The conditions were far from perfect. Juliet jammed herself into a small space in the basement for the portrait. She sat, but was used to standing. It was dim, but she usually painted in clear daylight. This was a woman, who, when she went on to paint Grace Coolidge, the First Lady, told the President to leave the room because she couldn’t stand the sound of him chewing an apple.

As she sat in front of ‘Abdu’l-Bahá, something amazing happened. “All fear fell away from me,” she wrote, “and it was as though Someone Else saw through my eyes, worked through my hand. All the points, all the planes in that matchless Face were so clear to me that my hand couldn’t put them down quickly enough, couldn’t keep pace with the clarity of my vision.”

Four years later, in a Washington Times article about her painting, she described the experience: “there was something there, unrepressed, evident, unmistakable.”

During their final sitting, Juliet held an empty brush and searched her portrait for a missing stroke. ‘Abdu’l-Bahá then abruptly rose from his chair.

“It is finished,” he said.


  • Marywilson19

    Interesting that the original was lost… Makes me wonder why.

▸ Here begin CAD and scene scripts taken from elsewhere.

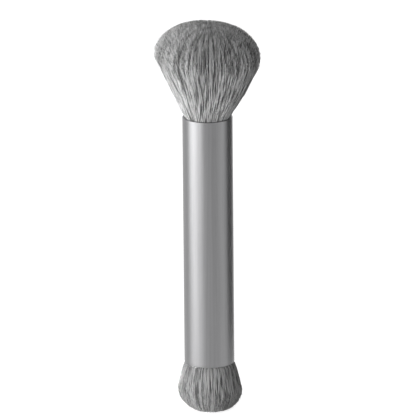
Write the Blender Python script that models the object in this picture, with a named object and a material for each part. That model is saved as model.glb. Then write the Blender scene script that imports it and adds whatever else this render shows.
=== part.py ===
"""Double-ended makeup brush: one straight aluminium tube with a large powder head above and a small dense
buffing head below. Lengths are in metres. +Z runs up the tube, and the origin is the middle of the small
flat at the bottom of the buffing head, on which the brush stands.

Inside the tube a wooden dowel carries two crimped ferrules. Each ferrule holds a plug of cured resin, and
on it the tied and resin-soaked root of a tuft, from which the fibres fan out through the tube's mouth."""

import math

import bmesh
import bpy

# Handle tube: drawn aluminium, open at both ends, with a crisp upper lip and a softer lower one.
TUBE_LENGTH = 0.1015
TUBE_DIAMETER = 0.0200
TUBE_WALL = 0.0008
UPPER_LIP_RADIUS = 0.0002
LOWER_LIP_RADIUS = 0.0005
INNER_EDGE_BREAK = 0.0001
LIP_FLAT = 0.0001

# Powder head: heights run up from the tube's upper mouth.
POWDER_DIAMETER = 0.0412
POWDER_WIDEST_HEIGHT = 0.0236
POWDER_CAP_HEIGHT = 0.0145
POWDER_SHORT_LOCK_TRIM = 0.0012
POWDER_DOME_POWER = 2.4
POWDER_BOW_SHARE = 0.0
POWDER_RINGS = 9

# Buffing head: heights run down from the tube's lower mouth.
BUFFING_DIAMETER = 0.0252
BUFFING_WIDEST_HEIGHT = 0.0110
BUFFING_CAP_HEIGHT = 0.0090
BUFFING_SHORT_LOCK_TRIM = 0.0006
BUFFING_DOME_POWER = 2.1
BUFFING_BOW_SHARE = 0.38
BUFFING_RINGS = 7
STANDING_FLAT_DEPTH = 0.0005

# Fibre locks: three-sided strands, each a pinch of fibres that keep together, six more in every ring.
LOCK_RADIUS_SHARE = 0.45
LOCK_POINT_LENGTH = 0.0010
LOCKS_PER_RING = 6
RING_STAGGER_DEGREES = 137.5
CURVED_OUTER_RINGS = 3

# Tuft root: the ends of the fibres soaked in resin, with a waist where the tie draws them in.
RESIN_SKIN = 0.0002
ROOT_SINK = 0.0010
COLLAR_LENGTH = 0.0025
WAIST_LENGTH = 0.0028
WAIST_DEPTH = 0.0007

# Tie: waxed thread wound round the waist before the resin is poured.
TIE_TURNS = 3
TIE_THICKNESS = 0.0005

# Root plug: the resin poured behind the root.
PLUG_LENGTH = 0.0035
PLUG_EDGE_ROUND = 0.0004

# Ferrule: a short drawn aluminium sleeve, crimped into two grooves of the dowel.
FERRULE_LENGTH = 0.0270
FERRULE_WALL = 0.0004
CRIMP_DEPTH = 0.0004
CRIMP_WIDTH = 0.0022
CRIMP_PITCH = 0.0060

# Core dowel: turned hardwood, with a spigot at each end for a ferrule.
SPIGOT_CHAMFER = 0.0008
GROOVE_MARGIN = 0.0003

# Room for glue round what slides in, and the play left where one piece is seated on another.
GLUE_GAP = 0.00015
SEAT_GAP = 0.0003

# How finely round shapes are drawn.
TUBE_STEPS = 64
HIDDEN_STEPS = 32
CORNER_STEPS = 3
CRIMP_STEPS = 4
SOLVER_STEPS = 40
MERGE_DISTANCE = 0.00000005

TUBE_RADIUS = TUBE_DIAMETER / 2
BORE_RADIUS = TUBE_RADIUS - TUBE_WALL
FERRULE_RADIUS = BORE_RADIUS - GLUE_GAP
FERRULE_BORE_RADIUS = FERRULE_RADIUS - FERRULE_WALL
ROOT_RADIUS = FERRULE_BORE_RADIUS - GLUE_GAP
WAIST_RADIUS = ROOT_RADIUS - WAIST_DEPTH
BUNDLE_RADIUS = ROOT_RADIUS - RESIN_SKIN
MOUTH_BUNDLE_RADIUS = BORE_RADIUS - GLUE_GAP
LOWER_MOUTH_Z = BUFFING_WIDEST_HEIGHT + BUFFING_CAP_HEIGHT - STANDING_FLAT_DEPTH
UPPER_MOUTH_Z = LOWER_MOUTH_Z + TUBE_LENGTH

COLOURS = {
    "anodised_aluminium": ((0.42, 0.42, 0.43), 0.34, 1.0),
    "bare_aluminium": ((0.60, 0.60, 0.61), 0.38, 1.0),
    "grey_fibre": ((0.30, 0.30, 0.30), 0.62, 0.0),
    "cured_resin": ((0.55, 0.48, 0.34), 0.25, 0.0),
    "waxed_thread": ((0.70, 0.67, 0.60), 0.70, 0.0),
    "turned_birch": ((0.62, 0.47, 0.30), 0.60, 0.0),
}


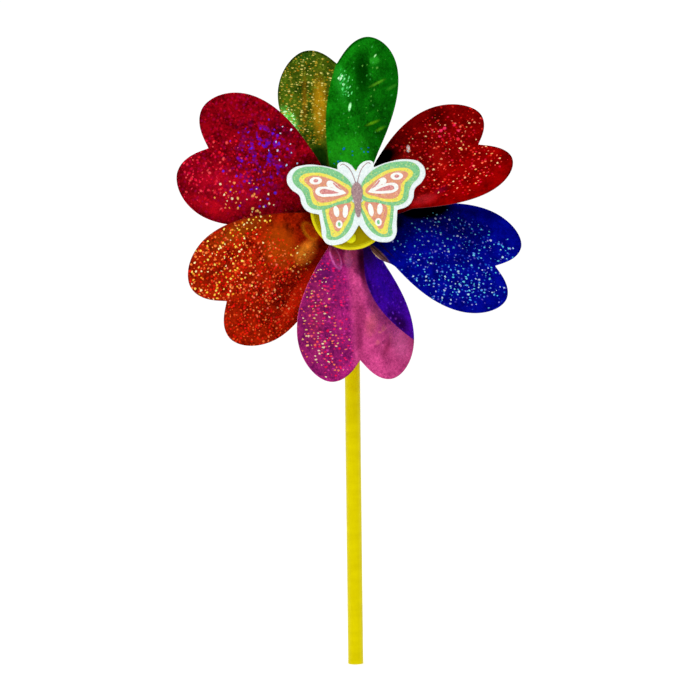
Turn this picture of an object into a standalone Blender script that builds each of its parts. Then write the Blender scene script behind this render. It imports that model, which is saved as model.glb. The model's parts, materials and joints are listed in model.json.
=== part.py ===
"""Toy wind spinner: six heart-shaped foil petals on a hub that turns on a pin at the top of a hollow stick.

Run it with: blender --background --python part.py
Units are metres. +Z is up along the stick, the wheel faces -Y, and the origin is the centre of the stick's
lower end. The axle and everything on it is modelled in the axle's own frame: x to the right, y up and z
forwards, out of the front of the wheel, with z = 0 at the plane of the petals.
"""

import math

import bmesh
import bpy

# Stick, a plain extruded tube
STICK_RADIUS = 0.0037
STICK_WALL = 0.0008
AXLE_HEIGHT = 0.2175

# Axle line
WHEEL_STANDOFF = 0.026  # the petals' plane lies this far in front of the stick's axis
AXLE_RADIUS = 0.0015
AXLE_HEAD_RADIUS = 0.0032
AXLE_HEAD_HEIGHT = 0.0026
BORE_RADIUS = 0.00175  # every hole that the axle passes through
GAP = 0.0003  # left between pieces that touch
WHEEL_TURN = -0.7  # degrees that the wheel has turned from square, where it stands at rest
WASHER_RADIUS = 0.0042
WASHER_THICKNESS = 0.001
BARREL_RADIUS = 0.004
BARREL_BEHIND = 0.006  # the barrel ends this far behind the stick's axis
CAP_RADIUS = 0.004
CAP_LENGTH = 0.005
CAP_BORE_DEPTH = 0.004
CAP_EDGE = 0.0012

# Hub: the rear half carries the sleeve, the front disc is studded to it, and both have six slanted pads
SLEEVE_RADIUS = 0.0036
SLEEVE_FRONT = 0.0045
SLEEVE_REAR = -0.011
REAR_DISC_RADIUS = 0.016
FRONT_DISC_RADIUS = 0.0188
DISC_INNER_FACE = 0.006  # distance of each disc's inner face from the petals' plane
DISC_THICKNESS = 0.0016
LIP_HEIGHT = 0.0009
LIP_SEAT = 0.0001
BOSS_RADIUS = 0.0065
BOSS_HEIGHT = 0.0029
BOSS_CAVITY_RADIUS = 0.0046
BOSS_ROOF = 0.0012
PAD_INNER, PAD_OUTER = 0.0112, 0.0155
PAD_HALF_WIDTH = 0.003
PAD_ROOT = 0.0003  # the pads sink this far into their disc

# Studs that pin each petal between the two halves
STUD_CIRCLE = 0.0131
STUD_SHAFT_RADIUS = 0.0011
STUD_HOLE_RADIUS = 0.0014
STUD_HEAD_RADIUS = 0.0026
STUD_HEAD_HEIGHT = 0.0016
STUD_TAIL = -0.0045
FILM_HOLE_RADIUS = 0.0018

# Foil petals: one flat heart pattern, as (distance from the axle, half width), and its tangent lengths
FILM_THICKNESS = 0.0003
HEART_BASE = (0.009, 0.0065)
HEART_WIDEST = (0.059, 0.031)
HEART_TIP = (0.081, 0.015)
HEART_NOTCH = (0.0715, 0.0)
BASE_TANGENT = (0.013, 0.007)
SIDE_TANGENT, SHOULDER_TANGENT = 0.020, 0.013
TIP_OUTER_TANGENT, TIP_INNER_TANGENT = 0.007, 0.008
NOTCH_TANGENT = (0.0017, 0.0019)
FLARE_PLACE, FLARE_REACH = 0.0165, 0.011  # a flare is widest this far out, and ends this far to either side
PETAL_COLUMNS, PETAL_ROWS = 24, 9
PETAL_PITCH = 0.40  # slope across a petal where the pads clamp it
CLAMPED_TO, FREE_FROM = 0.016, 0.032  # the film bends from the pads' slope to its own between these radii
ARC_STEPS = 8  # intervals of the sum that keeps the film's width

# name: stud direction and skew in degrees, reach in metres, slope, cupping and lean of the free film, and the
# flare in metres by which the film is cut wider on its clockwise side near the hub
PETALS = {
    "petal_green": (90, 7, 0.0010, 0.39, 0.25, -0.12, 0),
    "petal_dark_red": (30, -3, -0.0026, 0.54, 0.24, -0.12, 0),
    "petal_blue": (-30, 13.5, 0.0016, 0.52, -0.09, 0.12, 0.0047),
    "petal_magenta": (-90, 5, -0.0008, 0.44, -0.15, 0.11, 0),
    "petal_orange": (-150, 8.5, 0.0008, 0.39, -0.06, 0.11, 0),
    "petal_red": (150, 8, 0.0017, 0.18, 0.15, 0.04, 0),
}
FOIL_COLOURS = {
    "petal_green": (0.02, 0.42, 0.03),
    "petal_dark_red": (0.35, 0.005, 0.01),
    "petal_blue": (0.01, 0.02, 0.38),
    "petal_magenta": (0.45, 0.03, 0.26),
    "petal_orange": (0.62, 0.11, 0.01),
    "petal_red": (0.55, 0.005, 0.03),
}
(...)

  • http://www.facebook.com/people/Candace-Moore-Hill/736896802 Candace Moore Hill

    Uploading this link to my Juliet Thompson page at Pinterest, with all the online images of her paintings that I can find:   http://pinterest.com/candacemhill/juliet-thompson-baha-i-artist/

    • http://www.facebook.com/profile.php?id=100003295938534 Rob Sockett

      Thanks Candace, that’s a great collection of paintings you’ve collected and put up. And thanks for mentioning the article and our project on your Pinterest page.

  • Barmak Kusha

    Sad that the original was lost. I hope it is extant somewhere in safe keeping and can be found someday…. 

  • Winona Lineberger

    What an artist, to capture ‘Abdul-Baha’s loving expression and his facial characteristics, in such a short time.  I loved reading Juliet’s diary but the package containing my copy never made it to Costa Rica when I traveled here last year as a pioneer.  I miss it.  Oh well, I guess we have to make sacrifices, and who knows but somebody else found it and will benefit spiritually from it.

  • Susan Hegarty

    It’s interesting to ponder the loss of the portrait – I’m traveling and don’t have the published diary with me, but as I recall Marzieh Gail states in the introduction that the portrait deteriorated over time and could not be restored. But Juliet herself left a kind of answer to this puzzle. There is a page in her own hand in the National Baha’i Archives, the text of which did not make it into her final manuscript of the diary (which, as has been pointed out, was really more of a memoir, as it was revised by her repeatedly over several decades). She writes, “But I have begun to see lately that it is not for the portrait He is sitting for me and I sometimes wonder if I ever shall finish it. The destined results of these sittings, I feel sure, is that His spiritual Image may be burned into my soul. He is keeping me close to Him now for this purpose, and the painting of the portrait is just an excuse…”
    Fascinating, then – the gift He gave her was through the process of creation, not the portrait itself. She goes on to express her wish that she could leave something of His beauty to the future. I believe she has. The portrait of the Master that survived is her diary.

    • Sbentler

      Beautifully expressed. so true.

  • William Maxwell

    These stories bring that amazing period of history to life.  Thank you
    William Maxwell

  • http://www.facebook.com/profile.php?id=708836273 Maria Chouchtari

    I could never be an artist in the way Juliet was, but I loved her thoughts and her mind, her creative spirit and talent. Of course a wondrously humble and spiritual person who loved people and Abdu’l-Baha knew she was special. She could relate to Him in a very personal way, with love and fire. He let her paint him and that fire was radiantly apparent in the strokes of her brush. So special was this portrait and the amazing stories that went with it. Thank you for sharing this amazing story.

  • Carol Bowers

    A few years ago I purchased a picture of the Greatest Name in an old picture frrame. The items for sale at this fundraiser were given to the Baha’is by the family of a woman who had lived in Louisiana and had recently passed away. I placed the picture on the mantle above my fireplace. Later while sitting in my living room reading “The Diary of Juliet Thompson” my cat jumped up on the mantle (which he was not in the habbit of doing) and knocked off the picture breaking the frame. Behind the Greatest Name was a copy of this picture of Abdu’l-Baha and on the back was written by hand an inscription to Esther from Juliet. The coincidence of the picture with Juliet’s handwriting appearing while I was reading this book was, well, amazing. This picture is now in the Archives of the World Center but I keep a copy of it in my home where ever that may be, most recently in Chongqing, China.

    • Susan Hegarty

      Very grateful to you for sharing this marvelous story. Leave it to a cat to reveal a mystery!

  • Samantha Toth

    Why does this make me want to cry in a good way?